Nevertheless, experts on both ends of the political spectrum admit that Medicare for All is an unlikely goal for the next 4 years.

Levitt said that even the compromise of a public option would “still be quite controversial and difficult to pass, even if Democrats sweep the election.”

However, he said that doesn’t mean all of this campaigning around reform doesn’t have the potential to create positive change.

“One thing that unites all of the Democratic candidates is strong action to bring down the price of prescription drugs by allowing the government to negotiate with drug companies,” Levitt said. “There’s been a lot of oxygen taken up by the debate over Medicare for All and the public option, but maybe the most tangible way a Democratic president would bring down costs is by negotiating drug prices.”

Both candidates have also committed to defending a woman’s right to choose and protecting reproductive rights.

On the issues of mental healthcare and substance use treatment, both candidates have also been outspoken.

Additionally, both Biden and Sanders support undocumented immigrants being able to get some kind of healthcare coverage as well.

The Healthline News team analyzed the healthcare policy proposals for the top democratic candidates who qualified for the February 19, 2020 Nevada Democratic debate.

We based our analysis on the published policy outlines on each candidate’s official website. From there, we worked with our independent panel of health policy experts and senior editorial team to evaluate each plan.

We determined the evaluation criteria by examining our own audience data, organic search trends, and third-party data.

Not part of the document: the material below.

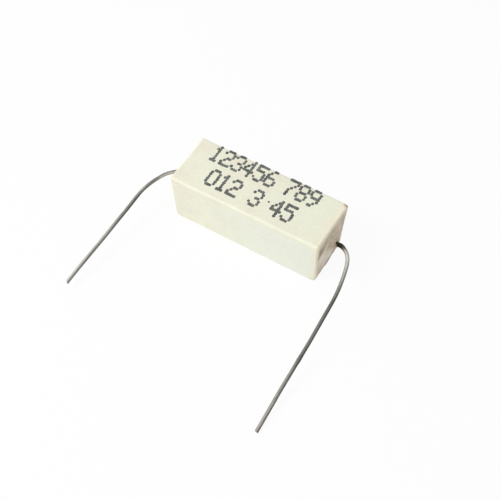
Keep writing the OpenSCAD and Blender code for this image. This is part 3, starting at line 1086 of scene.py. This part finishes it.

As the election unfolds, we will revise and update our analysis as, and when, the candidates revise their policies.

Our panelists:

Dr. Jay Wolfson, Senior Associate Dean of Morsani College of Medicine, and Associate Vice President of University of South Florida Health

Rosemarie Day, CEO of Day Health Strategies, author of just released “Marching Toward Coverage: How Women Can Lead the Fight for Universal Health Care” (Beacon, 2020)

Larry Levitt, Executive Vice President for Health Policy, Kaiser Family Foundation

Elizabeth Wallace contributes to Healthline, CNN Underscored, Architectural Digest, Domino, and Us Weekly, and is the author of The Ambition Decisions: What Women Know About Work, Family, and the Path to Building a Life (Viking, 2018).